I guess that’s why I’m blogging about it. I am hoping that my internal guide will help me find my way, and my inner voice will be louder or more persistent than the voices of those (internal and external) that tell me my past experiences have no value and I have to rely solely on others to decide who I am and what I’m good at.
When I blog about this stuff, I feel a bit like that 17 year old taking jazz lessons on the side. Am I breaking the rules? Am I corrupting my ability to write and think academically? Or am I making sure that my voice shines clearly through all the noise? Maybe instead of continuing to hope for a kindly guide, a wise-man like my college voice teacher, I can be my own guide, champion, and mentor. I hope so.
Dedicated, with love, to Donald Stenberg.
I think you should take jazz lessons now and then ill come perform with you in a trio.
Right? Thanks for reading, bro. School hard.

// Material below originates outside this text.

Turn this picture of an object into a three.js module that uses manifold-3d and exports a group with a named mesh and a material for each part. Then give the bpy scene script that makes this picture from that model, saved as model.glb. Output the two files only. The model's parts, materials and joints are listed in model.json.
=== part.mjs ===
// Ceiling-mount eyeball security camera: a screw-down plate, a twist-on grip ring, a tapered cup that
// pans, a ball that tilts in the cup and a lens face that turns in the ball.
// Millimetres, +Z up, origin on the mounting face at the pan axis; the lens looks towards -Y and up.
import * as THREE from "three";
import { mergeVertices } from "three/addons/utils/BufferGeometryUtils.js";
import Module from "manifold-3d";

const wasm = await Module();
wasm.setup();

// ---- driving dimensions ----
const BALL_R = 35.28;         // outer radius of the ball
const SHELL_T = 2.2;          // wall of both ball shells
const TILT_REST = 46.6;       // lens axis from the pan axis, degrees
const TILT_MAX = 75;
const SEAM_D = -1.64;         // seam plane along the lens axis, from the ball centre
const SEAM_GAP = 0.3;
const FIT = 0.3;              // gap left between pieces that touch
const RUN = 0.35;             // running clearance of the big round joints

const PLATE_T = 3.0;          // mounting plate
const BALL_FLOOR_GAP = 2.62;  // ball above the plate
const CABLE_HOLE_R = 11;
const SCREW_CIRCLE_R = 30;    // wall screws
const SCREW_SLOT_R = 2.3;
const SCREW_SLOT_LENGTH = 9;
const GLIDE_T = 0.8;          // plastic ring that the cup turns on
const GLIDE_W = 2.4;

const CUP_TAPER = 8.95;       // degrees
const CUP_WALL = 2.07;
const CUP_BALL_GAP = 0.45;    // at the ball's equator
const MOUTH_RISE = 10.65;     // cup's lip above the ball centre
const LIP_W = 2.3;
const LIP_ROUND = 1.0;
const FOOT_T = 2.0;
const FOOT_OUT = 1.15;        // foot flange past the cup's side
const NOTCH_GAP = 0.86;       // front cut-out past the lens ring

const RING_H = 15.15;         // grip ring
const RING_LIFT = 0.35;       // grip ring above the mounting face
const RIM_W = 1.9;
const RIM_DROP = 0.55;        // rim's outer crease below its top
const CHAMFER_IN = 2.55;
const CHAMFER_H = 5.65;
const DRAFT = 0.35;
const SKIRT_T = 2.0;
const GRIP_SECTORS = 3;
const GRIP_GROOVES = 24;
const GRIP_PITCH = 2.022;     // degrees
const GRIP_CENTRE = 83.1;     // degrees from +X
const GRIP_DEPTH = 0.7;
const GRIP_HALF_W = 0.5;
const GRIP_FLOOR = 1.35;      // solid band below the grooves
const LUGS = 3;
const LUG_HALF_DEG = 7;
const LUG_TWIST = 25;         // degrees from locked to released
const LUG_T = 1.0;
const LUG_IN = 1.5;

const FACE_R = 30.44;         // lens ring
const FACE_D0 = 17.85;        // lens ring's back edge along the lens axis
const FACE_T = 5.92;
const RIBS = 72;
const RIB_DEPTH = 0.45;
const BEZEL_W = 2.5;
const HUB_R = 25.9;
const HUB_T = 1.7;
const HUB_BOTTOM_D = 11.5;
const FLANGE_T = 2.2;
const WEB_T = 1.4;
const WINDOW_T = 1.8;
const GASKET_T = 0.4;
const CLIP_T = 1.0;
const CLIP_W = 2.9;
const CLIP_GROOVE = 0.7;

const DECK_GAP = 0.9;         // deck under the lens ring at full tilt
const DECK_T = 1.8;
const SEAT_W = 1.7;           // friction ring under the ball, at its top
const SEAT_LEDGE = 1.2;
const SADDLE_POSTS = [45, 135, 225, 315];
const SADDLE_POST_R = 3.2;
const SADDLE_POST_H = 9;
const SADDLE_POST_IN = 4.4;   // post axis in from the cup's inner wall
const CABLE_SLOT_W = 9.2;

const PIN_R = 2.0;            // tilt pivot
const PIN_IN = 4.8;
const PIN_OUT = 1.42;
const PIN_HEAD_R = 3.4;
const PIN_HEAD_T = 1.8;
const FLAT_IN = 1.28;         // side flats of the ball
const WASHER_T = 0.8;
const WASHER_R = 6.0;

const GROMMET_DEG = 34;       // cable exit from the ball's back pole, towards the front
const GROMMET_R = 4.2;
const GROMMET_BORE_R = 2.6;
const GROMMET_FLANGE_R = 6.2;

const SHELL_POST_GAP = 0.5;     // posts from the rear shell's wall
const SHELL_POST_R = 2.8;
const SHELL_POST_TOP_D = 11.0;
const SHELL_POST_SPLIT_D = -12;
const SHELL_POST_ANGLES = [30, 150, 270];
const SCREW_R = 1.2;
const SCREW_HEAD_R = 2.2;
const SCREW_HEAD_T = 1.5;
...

There is a balance to be sought; however teachers who display empathy, while also holding to high standards are virtuosos. The story about your virtuoso voice teacher brought tears to my eyes. His comment about cream rising to the top is an example of balance.
Mr. Stenberg was the most evolved teacher I had in my music career. He was something special; a hard act to follow. You and a few others in my academic career have proven that compassion and high standards are not mutually exclusive – a balance I aspire to in my own teaching as well. Thanks for reading, Pauline.